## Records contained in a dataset
<<<<
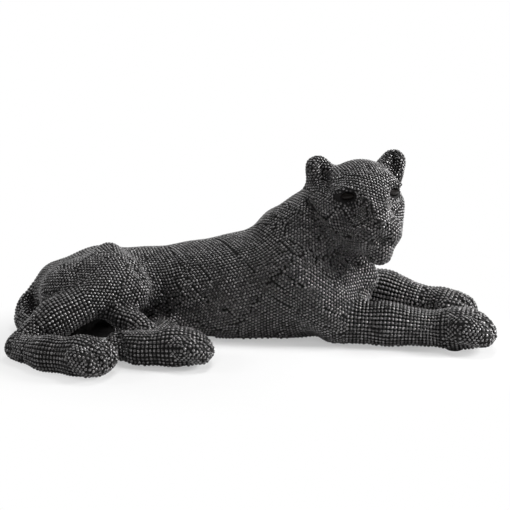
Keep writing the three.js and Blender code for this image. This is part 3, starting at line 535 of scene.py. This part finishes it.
def neighbours(p, reach):
    i, j, k = bucket(p)
    found = []
    for a in (i - 1, i, i + 1):
        for b in (j - 1, j, j + 1):
            for c in (k - 1, k, k + 1):
                for q in buckets.get((a, b, c), ()):
                    if (seats[q] - p).length < reach:
                        found.append(q)
    return found


def take(p, n, pitch, slack, held=False):
    for q in neighbours(p, max(pitch, 0.0048) * 1.2):
        if (seats[q] - p).length < slack * 0.5 * (pitch + pitches[q]):
            return None
    if not above_the_table(p, n) or not seen_from_outside(p, n):
        return None
    index = len(seats)
    seats.append(p)
    seat_normals.append(n)
    pitches.append(pitch)
    fixed.append(held)
    buckets.setdefault(bucket(p), []).append(index)
    return index


# %% First rows: the spine and the middle of the face
BODY_PITCH = 0.0037
FACE_PITCH = 0.0034
front = []


def first_row(rays, pitch):
    last = None
    count = 0
    for start, direction in rays:
        hit = skin.ray_cast(start, direction)
        if hit[0] is None or (last is not None and (hit[0] - last).length < pitch):
            continue
        index = take(hit[0], hit[1], pitch, 0.8, True)
        if index is not None:
            front.append(index)
            last = hit[0]
            count += 1
    return count


def face_ray(degrees):
    out = forward * math.cos(math.radians(degrees)) + upward * math.sin(math.radians(degrees))
    return skull + out * 0.12, -out


spine = [(-236, 22), (-205, 22), (-160, 13), (-112, 8), (-60, 5), (-12, 3), (28, 0), (62, -8)]
xs = np.arange(-236, 62, 0.15)
ys = np.interp(xs, [p[0] for p in spine], [p[1] for p in spine])
print("face row:", first_row([face_ray(a) for a in np.arange(-55, 118, 0.2)], FACE_PITCH))
print("spine row:", first_row([(at(x, y, 400), Vector((0, 0, -1))) for x, y in zip(xs, ys)], BODY_PITCH))


# %% Sleeves of studs round the legs and the tail
def sleeve(joints, radius, step, row):
    places = [at(*j) for j in joints]
    lengths = [(b - a).length for a, b in zip(places, places[1:])]
    rows = round(2 * math.pi * radius / row)
    count = 0
    for i in range(int(sum(lengths) / step) + 1):
        gone, k = i * step, 0
        while k < len(lengths) - 1 and gone > lengths[k]:
            gone -= lengths[k]
            k += 1
        share = gone / lengths[k]
        centre = places[k].lerp(places[k + 1], share)
        here = (places[k + 1] - places[k]).normalized()
        other = here
        if share > 0.5 and k + 2 < len(places):
            other = (places[k + 2] - places[k + 1]).normalized()
        elif share <= 0.5 and k > 0:
            other = (places[k] - places[k - 1]).normalized()
        axis = here.lerp(other, abs(share - 0.5)).normalized()
        side = axis.cross(upward).normalized()
        up = side.cross(axis)
        for j in range(rows):
            a = 2 * math.pi * j / rows
            out = side * math.cos(a) + up * math.sin(a)
            hit = skin.ray_cast(centre + out * radius * 2, -out)
            if hit[0] is None or not 0.5 < (hit[0] - centre).length / radius < 1.5 or hit[1].dot(out) < 0.55:
                continue
            index = take(hit[0], hit[1], 0.5 * (step + row), 0.84, True)
            if index is not None:
                front.append(index)
                count += 1
    return count


limbs = {
    "near foreleg": ([(100, -53, 20), (140, -58, 19), (196, -68, 17), (208, -74, 19), (242, -80, 17)],
                     0.0208, 0.0039),
    "far foreleg": ([(112, 52, 29), (148, 45, 23), (200, 24, 16), (209, 19, 16), (238, 8, 13)], 0.0225, 0.0042),
    "near hind foot": ([(-231, -109, 11), (-192, -136, 12), (-162, -153, 15), (-134, -166, 13)], 0.017, 0.0038),
    "far hind foot": ([(-130, -108, 13), (-104, -119, 12), (-74, -125, 15), (-40, -124, 13)], 0.017, 0.0038),
    "shank": ([(-165, -72, 46), (-196, -84, 33), (-229, -102, 16)], 0.018, 0.0039),
    "tail": ([(-229, 18, 34), (-243, 5, 22), (-243, -14, 10), (-224, -42, 9), (-190, -54, 12)], 0.0105, 0.0039),
    "end of the tail": ([(-146, -66, 37), (-131, -81, 34), (-115, -88, 31), (-102, -96, 23), (-107, -108, 15)],
                        0.0097, 0.0039),
}
for name, (joints, radius, pitch) in limbs.items():
    print(name + ":", sleeve(joints, radius, pitch, pitch))


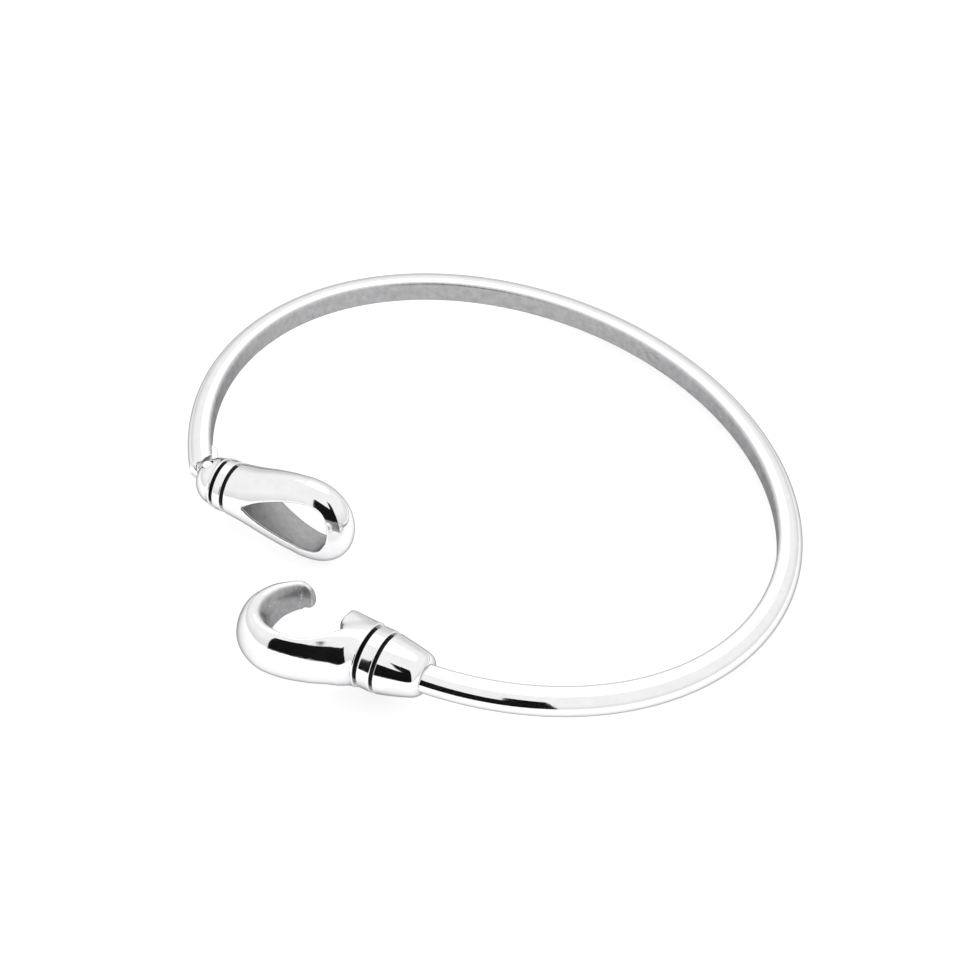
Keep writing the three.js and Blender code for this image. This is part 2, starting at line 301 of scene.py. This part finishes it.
def mesh_object(name, points, faces, place, satin_and_shade=None):
    """Linked mesh object; the given mask fills the inner attribute, which the silver reads for its satin
    roughness and its painted shade.
    """
    mesh = bpy.data.meshes.new(name)
    mesh.from_pydata([tuple(p) for p in points], [], [tuple(int(i) for i in f) for f in faces])
    mesh.transform(place)
    mesh.validate()
    mesh.update()
    mesh.shade_smooth()
    if satin_and_shade is not None:
        layer = mesh.attributes.new("inner", "FLOAT", "POINT")
        layer.data.foreach_set("value", np.asarray(satin_and_shade, np.float32))
    piece = bpy.data.objects.new(name, mesh)
    bpy.context.scene.collection.objects.link(piece)
    return piece


def loft_faces(rings, around):
    """Quads between closed rings of points, with a flat face at either end."""
    faces = []
    for i in range(rings - 1):
        for j in range(around):
            k = (j + 1) % around
            faces.append((i * around + j, i * around + k, (i + 1) * around + k, (i + 1) * around + j))
    faces.append(tuple(range(around - 1, -1, -1)))
    faces.append(tuple(range((rings - 1) * around, rings * around)))
    return faces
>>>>
Scan the material above. Copy each line where "three" occurs.

Keep writing the three.js and Blender code for this image. This is part 3, starting at line 535 of scene.py. This part finishes it.
Keep writing the three.js and Blender code for this image. This is part 2, starting at line 301 of scene.py. This part finishes it.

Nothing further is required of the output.